Der Beklagte beantragt, die Klage abzuweisen.

Er ist der Ansicht, die streitpatentgemäße Erfindung sei genügend offenbart, zudem sei sie neu und beruhe auf erfinderischer Tätigkeit. Eine offenkundige Vorbenutzung des Patentgegenstandes vor dem Prioritätszeitpunkt bestreitet er. Die vorgelegten Druckschriften seien nicht geeignet, eine fehlende erfinderische Tätigkeit zu begründen.

Gründe

Die zulässige Klage, mit der die in § 22 Abs. 1 i. V. m. § 21 Abs. 1 Nr. 1 und 2 PatG vorgesehenen Nichtigkeitsgründe der mangelnden Patentfähigkeit und der mangelnden Ausführbarkeit geltend gemacht wurden, ist nicht begründet.

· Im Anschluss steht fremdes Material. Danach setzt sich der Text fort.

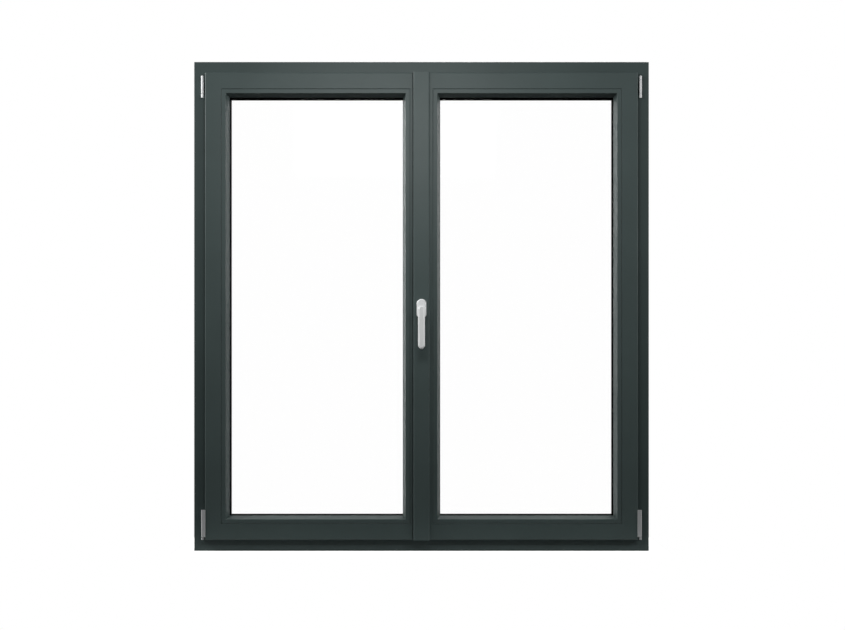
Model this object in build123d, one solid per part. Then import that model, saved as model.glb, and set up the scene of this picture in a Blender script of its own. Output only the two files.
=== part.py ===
from build123d import *
import os

# Two-sash window of dark plastic profiles, closed, with a central handle.
# Sizes are in mm. X runs to the right, Y from the room to the outside, Z up.
# The origin is the middle of the frame's lower face, which rests on the wall.

# Whole window
WIDTH = 1395.0
HEIGHT = 1500.0

# Depths through the window
FRAME_DEPTH = 80.0
SASH_PROUD = 18.0
STOP_DEPTH = 14.5
GASKET_GAP = 3.5
OUTER_LIP_DEPTH = 18.0
GLAZING_GAP = 3.0
PANE_THICKNESS = 4.0
CAVITY = 16.0

# Widths across the profiles
FRAME_FACE = 36.0
FRAME_BODY = 43.0
FRAME_STOP = 20.0
FITTINGS_GAP = 12.0
SASH_BODY = 30.5
BEAD_WIDTH = 22.0
EDGE_SEAL = 2.0
MEETING_GAP = 8.4

# Walls, webs and chambers of the extrusions
WALL = 2.8
WEB = 1.4
FRAME_CHAMBERS = 5
SASH_CHAMBERS = 5
SMALLEST_CHAMBER = 10.0

# Edges of the extrusions
SASH_EDGE_RADIUS = 3.0
FRAME_EDGE_RADIUS = 2.0
SMALL_RADIUS = 1.0
STOP_NOSE = 4.0
STOP_SLOPE = 6.0

# Channels in the extrusions
WALL_CHANNEL_WIDTH = 8.0
WALL_CHANNEL_DEPTH = 4.0
WALL_CHANNEL_OFFSET = 20.0
FITTINGS_CHANNEL_WIDTH = 16.0
FITTINGS_CHANNEL_DEPTH = 9.0
FITTINGS_CHANNEL_SETBACK = 28.0
GASKET_CHANNEL_WIDTH = 3.0
GASKET_CHANNEL_DEPTH = 2.8

# Glazing bead
BEAD_SLOPE = 8.5
BEAD_NOSE = 2.5
BEAD_WALL = 1.6
BEAD_JOINT_GAP = 0.8
BEAD_JOINT_DEPTH = 9.0
BEAD_FOOT_REACH = 2.8
BEAD_FOOT_THICKNESS = 4.0
BEAD_FOOT_SETBACK = 7.0

# Gaskets and glass
GASKET_HEAD = 7.0
GASKET_TAPER = 1.0
GASKET_SETBACK = 4.5
FIT_CLEARANCE = 0.2
GLASS_EDGE_CLEARANCE = 6.0
SPACER_SETBACK = 4.0
SPACER_WIDTH = 7.0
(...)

1. Nach der Beschreibungseinleitung geht es beim Streitpatent um das erstmalige Verlegen oder das Auswechseln im Erdreich verlegter Rohre. Zum Auswechseln im Erdreich verlegter Rohre ist es bekannt (vgl. DE 37 33 463 C1), an den Enden eines zu entfernenden Rohres oder Rohrteiles eine Einziehbaugrube und eine Zielbaugrube auszuheben. In der Zielbaugrube wird eine Ziehvorrichtung angeordnet, die über eine durch das zu entfernende Rohr geschobene Zugstange das alte und/oder das neue Rohr von der Einziehbaugrube zur Zielbaugrube zieht. Die Zugstange besteht aus einer Vielzahl miteinander verbundener kurzer Stangenelemente. Das Einziehen der Rohre erfolgt schrittweise. Zunächst werden im Vorwärtshub der Ziehvorrichtung die Rohre mit der Zugstange über eine Hublänge zur Zielbaugrube gezogen, dann wird die Ziehvorrichtung von der Zugstange gelöst und wieder zurückgefahren. Während dieses Rückwärtshubes der Ziehvorrichtung ist die Zugstange entlastet.

Die Patentinhaberin sieht es als nachteilig an, dass sich die auf Grund der erheblichen Zugkräfte elastisch gedehnte Zugstange nach dem Lösen der Ziehvorrichtung von der Zugstange entspannt und umgekehrt zu ihrer vorherigen elastischen Dehnung wieder kontrahiert. Beim nachfolgenden Hub sei die Zugstange erst wieder elastisch zu dehnen, bevor das Rohr weiterbewegt werde. So verkürze sich die mögliche Rohrbewegung während eines Hubes jeweils um die elastische Dehnung der Zugstange.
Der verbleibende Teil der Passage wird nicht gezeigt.